UK heat network projects awarded £25m

Article by Amanda Jasi

FOUR heat network projects have been awarded almost £25m (US$31.6m) of funding, in the third round of the UK’s Heat Networks Investment Project (HNIP). Recipients include the first HNIP-funded mine water heating project, which could save 1,300 t/y of carbon dioxide (CO2) emissions.

Heat networks (also referred to as district heating) are distribution systems which deliver heat from a centralised source to a number of different buildings. They can be decarbonised more easily than other heat sources as new technologies can be added to systems with little disruption to individual households. The UK’s Department of Business, Energy and Industrial Strategy, expects heat networks will have a strong role to play in delivering low carbon heat to homes in the future.

The £320m HNIP funds projects in England and Wales. In previous funding rounds it provided about £39.2m to seven projects. With the newly-funded projects, the total funded network trench length has grown to 41.5 km.

The Gateshead Council was amongst the successful applicants of round three of HNIP funding, receiving about £5.9m. The council plans to use geothermal energy from an operational mine water treatment scheme to deliver heat to homes and buildings via an extension of the Gateshead District Energy Scheme. The scheme, which has been under development since 2011, is intended to serve the town centre and the Gateshead Quays area.

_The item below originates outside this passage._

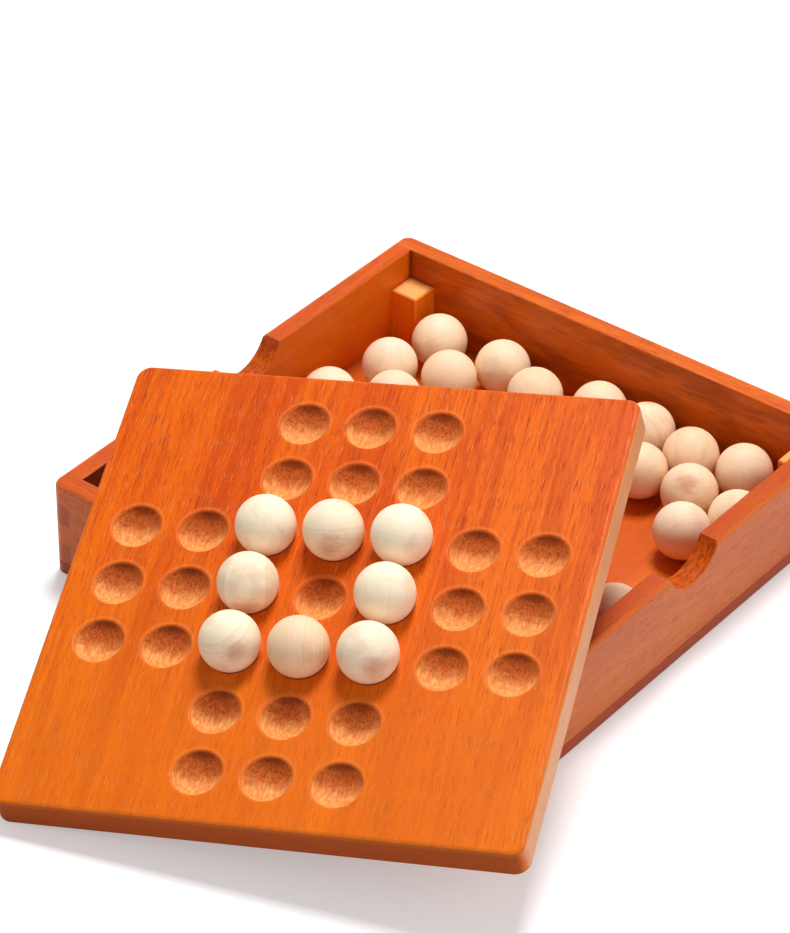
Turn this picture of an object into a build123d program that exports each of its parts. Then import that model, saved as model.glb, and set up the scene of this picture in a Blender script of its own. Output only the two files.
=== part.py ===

Gateshead will use the funding to commercialise and construct the first major strategic eastward expansion of the heat network within its district energy scheme.

The funding given to the Gateshead Council will, in part, be used to fund the installation of new heating pipes

The funding will go towards installing 5.5 km of new heating pipes to the east of the town centre to supply up to 12 GWh of affordable, low-carbon heat to as many as 1,250 homes and five additional buildings, including a care home and the town’s international stadium. Additionally, the council will install a 6 MW water source heat pump that will extract heat from water in underground mine workings, located about 150 m beneath the town centre.

According to Ken Hunnisett, Project Director at Triple Point Heat Networks Investment Management, the Gateshead network will deliver 1,300 t/y of CO2 emission savings over the first 15 years. Triple Point Heat Networks Investment Management is the partnership responsible for delivering HNIP.

The Gateshead Council is working closely with the UK’s Coal Authority, which manages disused mine workings under Gateshead, to ensure the project’s success. This is one of several project the Coal Authority is collaborating on in the north east of England.

John McElroy, Cabinet Member of the Gateshead Council, said: “This new proposal uses a source of energy that is already under our feet but which is virtually unused. Thanks to the continued development of heat pump technology, we are at last able to properly exploit this abundant untapped heat source and use it to warm thousands of homes and businesses in Gateshead. We have been looking at this proposal for some considerable time, so the award of this grant is timely and it means we can now begin to bring it to fruition.

“There must be hundreds of miles of abandoned mine workings beneath Gateshead and many of them are flooded, providing access to a sustainable source of heat, so there is huge scope for more initiatives like this. It is particularly satisfying that we can exploit the forgotten remains of an old industry – and a heavily polluting one at that – to create clean green energy.” 

Jeremy Crooks, Head of Innovation at the Coal Authority, said: “This is a fantastic opportunity to repurpose the vast network of underground mine workings as a clean sustainable energy source attracting investment, creating jobs and tackling climate change, bringing exciting opportunities to communities previously disadvantaged by mine closures.”

Hunnisett commented: “Mine energy would seem to be ideally suited to district heating. At a time when we have great cause to reflect on our domestic resilience, the ability of our coalfields to provide clean, affordable, perpetually-renewing heat should be a source of great national pride… Interest in mine water energy as a heat source for district heating networks in England and Wales is strong and growing with other projects committed to using this invaluable natural resource already in our pipeline.

“In the days and weeks to come, we anticipate announcing details of the other projects who were successful in Round 3 including information on another exciting HNIP first.”

The details of other successful applicants have not yet been released to the public.

Modelling for the Committee on Climate Change carried out by energy consultancy Energy Element, projected that district heating could supply 18% of UK heat demand by 2050.

In May, Vattenfall announced that it would design a heat network to supply 10,500 homes in London, using heat captured from Cory Riverside Energy’s energy-from-waste plant. The company added that it would apply for HNIP funding to help fund deployment.

Mine water heating

Water in mines is heated by geothermal processes, providing a stable, perpetually renewing, and zero-carbon heat source that can be transferred by pipe networks using a heat exchanger – a system used to transfer heat between two or more fluids – and distributed to buildings. According to the Coal Authority, which works to resolve the impacts of mining, theoretically there is 2.2m GWh of annually renewing geothermal energy within mine workings. This is enough to heat 180m homes, 25 times more than are in the coalfields.

As 25% of UK homes and businesses are sited on former coalfields, the HNIP partnership expects that mine water energy could be an important energy source for district energy heating schemes.